Nevertheless, I think that it is the divine influence of Athena that gives Telemachus abilities to strengthen his character and to become self-confident. Athena asks Telemachus not to remain in the shadow of his heroic father and to realize that he is able to bring justice to the suitors. However, instead of become firm of purpose, Telemachus merely says: “If he [Odysseus] returned, if these men ever saw him, / faster legs they’d pray for, to a man, / and not more wealth in handsome robes or gold”. (I, 202-204) Telemachus seems to realize the problem, but he is still immature dreamer waiting for mystical appearance of his father.

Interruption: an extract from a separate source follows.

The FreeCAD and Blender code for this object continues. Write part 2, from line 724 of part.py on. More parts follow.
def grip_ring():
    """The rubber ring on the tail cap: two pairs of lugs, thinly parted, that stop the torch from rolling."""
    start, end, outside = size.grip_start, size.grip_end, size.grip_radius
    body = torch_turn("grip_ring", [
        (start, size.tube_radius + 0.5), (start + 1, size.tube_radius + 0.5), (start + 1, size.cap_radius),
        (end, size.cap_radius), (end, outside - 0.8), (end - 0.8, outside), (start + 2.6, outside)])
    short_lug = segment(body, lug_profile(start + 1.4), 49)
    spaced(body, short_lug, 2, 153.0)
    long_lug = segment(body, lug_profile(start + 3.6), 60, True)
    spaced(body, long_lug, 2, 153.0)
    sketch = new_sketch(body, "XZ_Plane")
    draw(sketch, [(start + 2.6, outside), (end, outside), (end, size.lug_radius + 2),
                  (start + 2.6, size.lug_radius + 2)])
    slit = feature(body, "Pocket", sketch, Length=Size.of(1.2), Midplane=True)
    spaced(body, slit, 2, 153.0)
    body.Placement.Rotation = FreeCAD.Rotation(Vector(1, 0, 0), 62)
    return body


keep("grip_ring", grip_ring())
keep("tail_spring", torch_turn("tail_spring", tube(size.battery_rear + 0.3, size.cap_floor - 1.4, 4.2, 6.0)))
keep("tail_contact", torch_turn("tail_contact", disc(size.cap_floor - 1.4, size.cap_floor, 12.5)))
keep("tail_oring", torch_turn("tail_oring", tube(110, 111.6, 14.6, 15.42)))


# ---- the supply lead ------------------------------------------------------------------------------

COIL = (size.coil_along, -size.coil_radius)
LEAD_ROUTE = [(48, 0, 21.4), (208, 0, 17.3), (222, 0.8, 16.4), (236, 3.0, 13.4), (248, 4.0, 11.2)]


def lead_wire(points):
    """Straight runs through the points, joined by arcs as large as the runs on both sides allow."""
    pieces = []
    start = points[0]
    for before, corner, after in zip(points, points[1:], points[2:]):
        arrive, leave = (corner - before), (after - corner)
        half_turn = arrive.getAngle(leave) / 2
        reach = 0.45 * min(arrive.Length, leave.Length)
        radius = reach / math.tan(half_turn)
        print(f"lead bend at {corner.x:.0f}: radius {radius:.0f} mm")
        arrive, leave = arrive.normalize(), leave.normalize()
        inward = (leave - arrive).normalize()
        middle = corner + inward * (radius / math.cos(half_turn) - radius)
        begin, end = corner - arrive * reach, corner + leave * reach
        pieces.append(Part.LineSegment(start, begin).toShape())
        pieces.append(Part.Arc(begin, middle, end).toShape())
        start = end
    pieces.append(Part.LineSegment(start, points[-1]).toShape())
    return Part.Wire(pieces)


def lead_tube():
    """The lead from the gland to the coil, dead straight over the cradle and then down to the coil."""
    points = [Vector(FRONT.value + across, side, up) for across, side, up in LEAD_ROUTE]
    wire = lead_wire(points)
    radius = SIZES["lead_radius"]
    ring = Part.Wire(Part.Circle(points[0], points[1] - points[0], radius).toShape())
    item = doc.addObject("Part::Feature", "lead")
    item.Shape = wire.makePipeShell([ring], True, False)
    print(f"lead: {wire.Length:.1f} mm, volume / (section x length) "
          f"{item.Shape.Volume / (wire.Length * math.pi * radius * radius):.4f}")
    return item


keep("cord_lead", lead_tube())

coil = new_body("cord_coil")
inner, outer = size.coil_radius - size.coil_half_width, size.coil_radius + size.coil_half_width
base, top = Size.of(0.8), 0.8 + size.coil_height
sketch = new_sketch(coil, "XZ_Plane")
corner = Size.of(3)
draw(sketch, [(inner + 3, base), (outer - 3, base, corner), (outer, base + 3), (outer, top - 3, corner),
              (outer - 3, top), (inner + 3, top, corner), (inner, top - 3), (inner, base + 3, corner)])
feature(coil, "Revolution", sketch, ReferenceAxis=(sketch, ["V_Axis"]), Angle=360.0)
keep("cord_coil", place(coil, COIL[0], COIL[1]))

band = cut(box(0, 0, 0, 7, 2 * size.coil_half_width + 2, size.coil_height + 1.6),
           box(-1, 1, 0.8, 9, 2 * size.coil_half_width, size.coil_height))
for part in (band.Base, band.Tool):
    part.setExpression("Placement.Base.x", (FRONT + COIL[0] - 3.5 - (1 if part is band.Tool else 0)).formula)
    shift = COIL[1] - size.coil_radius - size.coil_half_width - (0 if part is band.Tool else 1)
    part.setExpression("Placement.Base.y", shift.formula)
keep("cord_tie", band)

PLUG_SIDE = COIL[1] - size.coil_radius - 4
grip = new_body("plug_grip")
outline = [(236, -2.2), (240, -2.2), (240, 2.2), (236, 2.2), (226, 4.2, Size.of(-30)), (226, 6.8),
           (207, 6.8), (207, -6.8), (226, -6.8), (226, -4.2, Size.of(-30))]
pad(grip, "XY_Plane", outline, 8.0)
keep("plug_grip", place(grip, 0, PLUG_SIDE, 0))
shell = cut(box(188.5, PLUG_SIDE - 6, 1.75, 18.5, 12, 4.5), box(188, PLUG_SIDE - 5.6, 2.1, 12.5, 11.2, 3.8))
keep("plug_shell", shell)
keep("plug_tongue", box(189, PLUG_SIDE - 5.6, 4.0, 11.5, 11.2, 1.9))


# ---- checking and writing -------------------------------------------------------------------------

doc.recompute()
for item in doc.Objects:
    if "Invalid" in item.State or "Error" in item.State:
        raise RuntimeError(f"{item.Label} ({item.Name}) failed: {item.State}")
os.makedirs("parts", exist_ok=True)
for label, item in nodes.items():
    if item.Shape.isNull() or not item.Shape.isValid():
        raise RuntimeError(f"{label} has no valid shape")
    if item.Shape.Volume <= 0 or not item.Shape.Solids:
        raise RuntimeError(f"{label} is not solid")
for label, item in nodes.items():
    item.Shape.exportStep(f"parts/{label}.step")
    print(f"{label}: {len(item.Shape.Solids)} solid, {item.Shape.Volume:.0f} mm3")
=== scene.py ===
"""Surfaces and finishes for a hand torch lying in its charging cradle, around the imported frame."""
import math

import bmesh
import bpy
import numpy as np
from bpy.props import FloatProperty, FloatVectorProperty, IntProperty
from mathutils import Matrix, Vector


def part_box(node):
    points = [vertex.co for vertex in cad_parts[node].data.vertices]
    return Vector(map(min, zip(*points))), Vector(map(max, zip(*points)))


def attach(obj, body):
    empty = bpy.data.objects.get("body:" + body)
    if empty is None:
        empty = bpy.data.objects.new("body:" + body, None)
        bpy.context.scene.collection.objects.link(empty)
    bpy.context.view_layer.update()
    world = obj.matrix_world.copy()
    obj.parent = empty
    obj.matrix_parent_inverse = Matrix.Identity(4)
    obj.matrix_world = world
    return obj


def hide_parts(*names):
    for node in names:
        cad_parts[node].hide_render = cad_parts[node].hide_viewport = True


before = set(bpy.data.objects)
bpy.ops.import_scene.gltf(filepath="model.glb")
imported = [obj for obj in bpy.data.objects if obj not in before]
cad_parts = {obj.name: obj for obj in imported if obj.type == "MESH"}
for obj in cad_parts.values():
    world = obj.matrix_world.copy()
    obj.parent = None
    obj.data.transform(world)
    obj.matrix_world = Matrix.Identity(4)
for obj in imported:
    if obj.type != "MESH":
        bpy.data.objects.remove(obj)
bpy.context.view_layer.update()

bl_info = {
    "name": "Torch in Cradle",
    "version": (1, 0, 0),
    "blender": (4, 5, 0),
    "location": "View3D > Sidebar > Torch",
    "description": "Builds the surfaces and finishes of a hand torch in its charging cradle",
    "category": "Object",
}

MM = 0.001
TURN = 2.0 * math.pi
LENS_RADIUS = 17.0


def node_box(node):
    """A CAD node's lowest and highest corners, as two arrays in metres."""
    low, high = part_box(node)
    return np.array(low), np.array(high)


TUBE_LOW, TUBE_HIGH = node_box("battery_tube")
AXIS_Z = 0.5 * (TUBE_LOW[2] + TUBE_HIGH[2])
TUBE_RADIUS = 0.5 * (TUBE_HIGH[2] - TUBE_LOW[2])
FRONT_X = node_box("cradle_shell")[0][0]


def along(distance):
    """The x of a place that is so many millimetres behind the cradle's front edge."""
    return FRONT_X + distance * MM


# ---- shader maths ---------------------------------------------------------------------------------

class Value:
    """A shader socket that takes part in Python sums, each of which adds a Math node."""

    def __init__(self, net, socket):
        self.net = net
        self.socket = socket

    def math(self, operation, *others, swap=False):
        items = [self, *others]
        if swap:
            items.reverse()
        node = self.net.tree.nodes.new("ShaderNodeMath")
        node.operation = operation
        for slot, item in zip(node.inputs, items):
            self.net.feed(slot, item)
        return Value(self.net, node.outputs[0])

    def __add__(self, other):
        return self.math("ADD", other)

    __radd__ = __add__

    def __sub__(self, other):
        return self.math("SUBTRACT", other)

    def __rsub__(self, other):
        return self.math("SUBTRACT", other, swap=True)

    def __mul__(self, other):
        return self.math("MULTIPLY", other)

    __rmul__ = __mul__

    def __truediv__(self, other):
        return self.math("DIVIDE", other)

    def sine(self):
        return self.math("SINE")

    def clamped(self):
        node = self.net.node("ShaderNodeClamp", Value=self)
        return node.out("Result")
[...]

However, Athena gradually builds up Telemachus’ confidence and he seems to ready to rebel against suitors and to bring changes. It is symbolical representation of Telemachus’ inner changes and growing to maturity.  Telemachus continues to listen to Athena’s advice and suggestion. The crucial moment for Telemachus is when Athena says that “a sensible man would blush to be among them” and that he needs “not bear this insolence of theirs, / you are a child no longer” (I, 243-44) Goddess’ words play significant role in maturation of Telemachus who realizes that he is a man now and he feels able to put everything in order till his father returns. It is fair to say that Athena’s words have magic influence on Telemachus as he suddenly becomes assertive and firm of purpose to save his mother and to kill all suitors. Telemachus starts scolding suitors, though firstly he not very successful in his attempts because suitors don’t consider him seriously. They are still unaware of his awakening strengths and wit. It is necessary to underline that Telemachus doesn’t understand fully his responsibilities, but feel urgency to make great things to match his father and to show that he may be proud of his son.

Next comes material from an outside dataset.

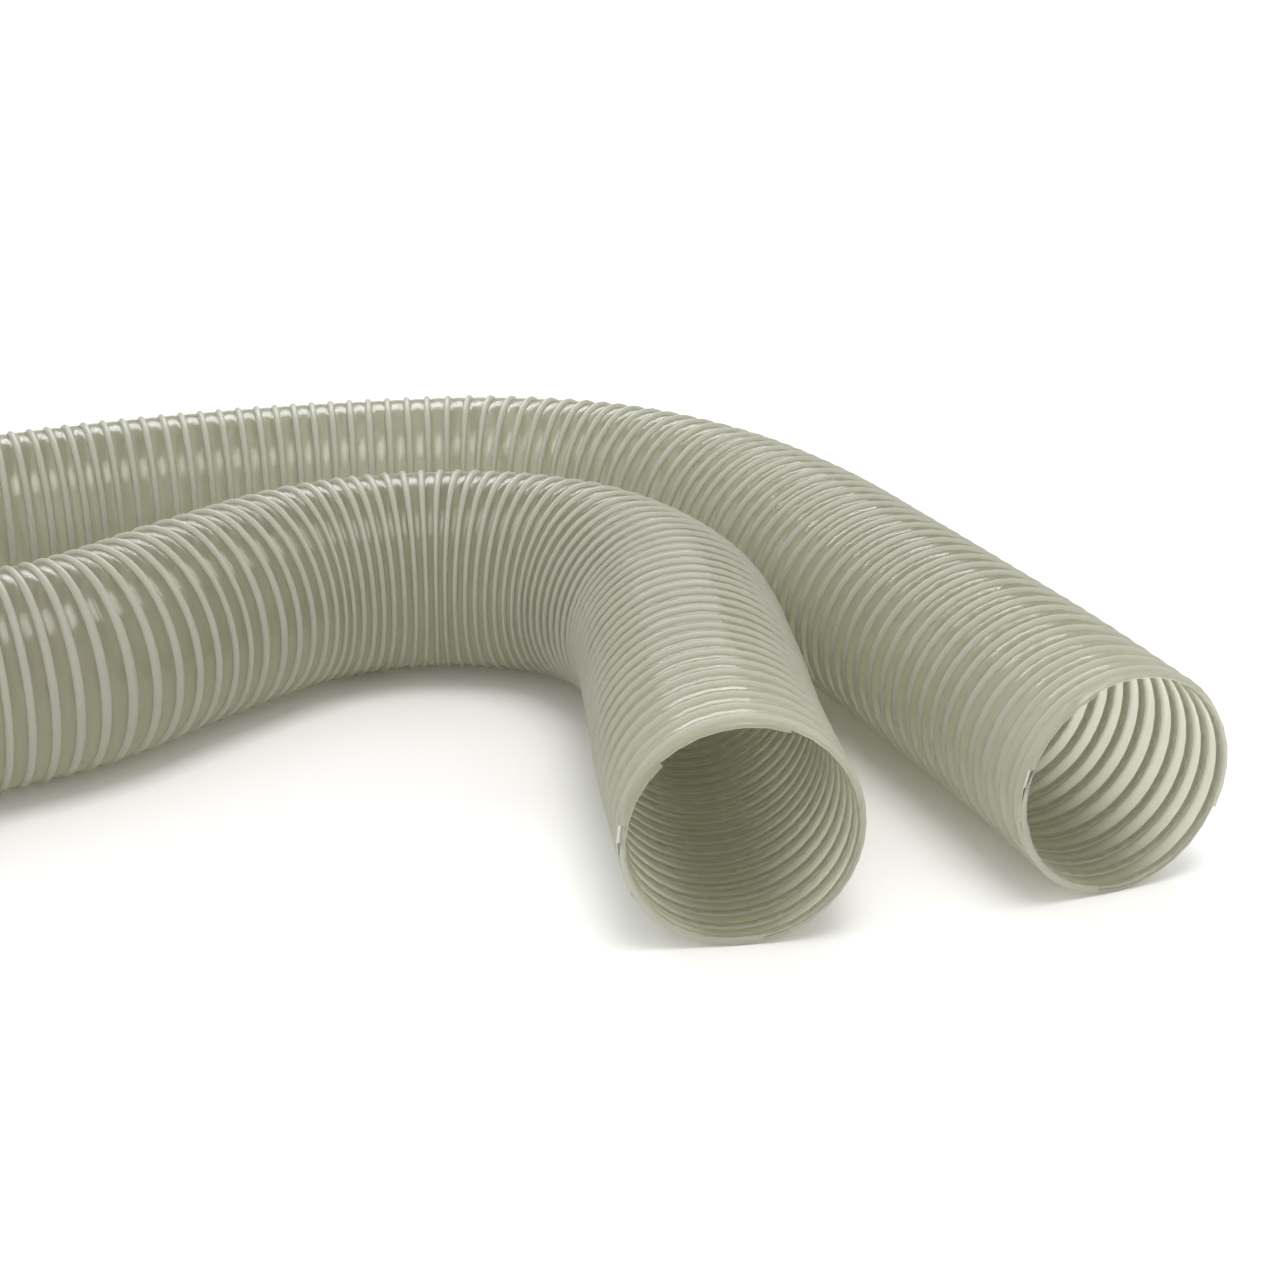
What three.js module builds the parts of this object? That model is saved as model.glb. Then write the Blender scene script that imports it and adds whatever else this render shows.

When Telemachus is ready for his journey, we see that becomes a real man, not immature boy. Telemachus is able to communicate with suitors and it is the firsts step in the long process of his self-development and self-discovery. I think that Telemachus is also heroic character, but his heroism is showed in his abilities to develop inner strengths, not heroic deeds. For example, in the fourth book Telemachus gets acquainted with Menelaos and his wife. This meeting makes reader aware of differences between heroic personality of Odysseus and Telemachus. When Menelaos discovers parentage of Telemachus, he says: “My dear, I see the likeness as well as you do, / Odysseus’ hands and feet were like this boy’s; / This head and hair, and the glinting of his eyes” (IV, 159-61) Telemachus is important in this seem as readers are allowed to see the difference between ‘beginning heroism’ and ‘transcendent heroism’.

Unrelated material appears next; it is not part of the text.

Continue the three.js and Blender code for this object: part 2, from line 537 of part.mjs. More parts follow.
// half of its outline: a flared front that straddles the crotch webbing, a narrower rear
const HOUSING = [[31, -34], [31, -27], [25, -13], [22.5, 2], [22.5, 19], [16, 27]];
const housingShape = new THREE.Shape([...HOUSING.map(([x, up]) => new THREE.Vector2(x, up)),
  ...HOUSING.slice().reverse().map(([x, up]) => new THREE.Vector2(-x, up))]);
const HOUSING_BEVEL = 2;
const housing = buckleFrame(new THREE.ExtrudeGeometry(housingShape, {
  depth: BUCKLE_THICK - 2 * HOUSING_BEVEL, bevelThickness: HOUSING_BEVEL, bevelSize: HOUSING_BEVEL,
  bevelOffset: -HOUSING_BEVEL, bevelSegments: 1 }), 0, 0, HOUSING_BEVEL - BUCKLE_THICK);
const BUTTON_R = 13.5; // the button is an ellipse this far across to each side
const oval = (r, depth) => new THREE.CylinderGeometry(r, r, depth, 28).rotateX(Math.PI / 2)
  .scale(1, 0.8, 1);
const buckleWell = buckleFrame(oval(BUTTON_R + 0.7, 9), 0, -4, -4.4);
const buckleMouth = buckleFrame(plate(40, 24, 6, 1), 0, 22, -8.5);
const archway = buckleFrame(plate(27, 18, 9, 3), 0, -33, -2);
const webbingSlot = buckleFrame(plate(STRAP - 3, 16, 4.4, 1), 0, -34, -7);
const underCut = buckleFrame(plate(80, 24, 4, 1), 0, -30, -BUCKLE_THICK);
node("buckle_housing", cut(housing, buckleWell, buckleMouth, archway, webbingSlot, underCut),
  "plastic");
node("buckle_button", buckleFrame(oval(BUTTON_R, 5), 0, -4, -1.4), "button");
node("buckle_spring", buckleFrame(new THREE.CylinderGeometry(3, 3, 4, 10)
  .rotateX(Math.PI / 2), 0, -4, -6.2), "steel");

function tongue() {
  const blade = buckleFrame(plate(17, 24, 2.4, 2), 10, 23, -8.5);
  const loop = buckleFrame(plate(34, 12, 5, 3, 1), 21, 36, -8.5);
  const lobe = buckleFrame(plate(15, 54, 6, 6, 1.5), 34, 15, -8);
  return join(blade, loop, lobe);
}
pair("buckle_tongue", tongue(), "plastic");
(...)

Conclusion of the epic poem provides two key moments which show importance of Telemachus’ maturation and self-development:

  • Firstly, when Telemachus sees that his mother is shocked meeting his father, he tells her to fall at his feet: “Mother, cruel mother, do you feel nothing. / drawing yourself apart this way from father? / Will you not with him and talk and question him? … Your heart is hard as flint and never changes” (XXIII.221-224) This moment shows that Telemachus has changed as he seems thoughtful and mindful. I think he really wants his mother to be happy and he wants his family to re-unite. Nevertheless, by this point Telemachus realizes that his mother in not perfect as he used to think and he doesn’t look blindly at her. This event plays important role in the poem as Telemachus takes the position of “a man of the house”.
  • Secondly, Telemachus helps his heroic father to kill suitors and save family palace. I think that when Telemachus kills Eurymachus he shows maturation and development as he appears to be able to take control over a man who has been one of the most powerful sources of frustration. Killing Eurymachus is a turning point as Telemachus is able to revenge people who haven’t taken him seriously before his journey. It is necessary to underline that this even can be considered Telemachus’ personal conclusion as the author doesn’t discuss him any more.

Conclusion

Summing up, the character of Telemachus is far from being heroic as he can’t match his heroic father in physical strength, wit and cunning. Nevertheless, Telemachus can be considered hero for himself as he has fully developed as personality in the end of the poem. Telemachus has deeper understanding of who he was and who he is. Despite the fact that Telemachus may never approach his father in heroism, Telemachus is a ‘secondary hero’ of the poem. The character if Telemachus is rather important for poem progression as he shows others that one should find strengths not to give up. Telemachus has fulfilled the role he was entailed with: he has developed to mature and strong personality and he has managed to kill suitors saving his mother and family palace.

References

Fagles, Robert (translt.). (1999). The Odyssey. New York, USA: Penguin Classics.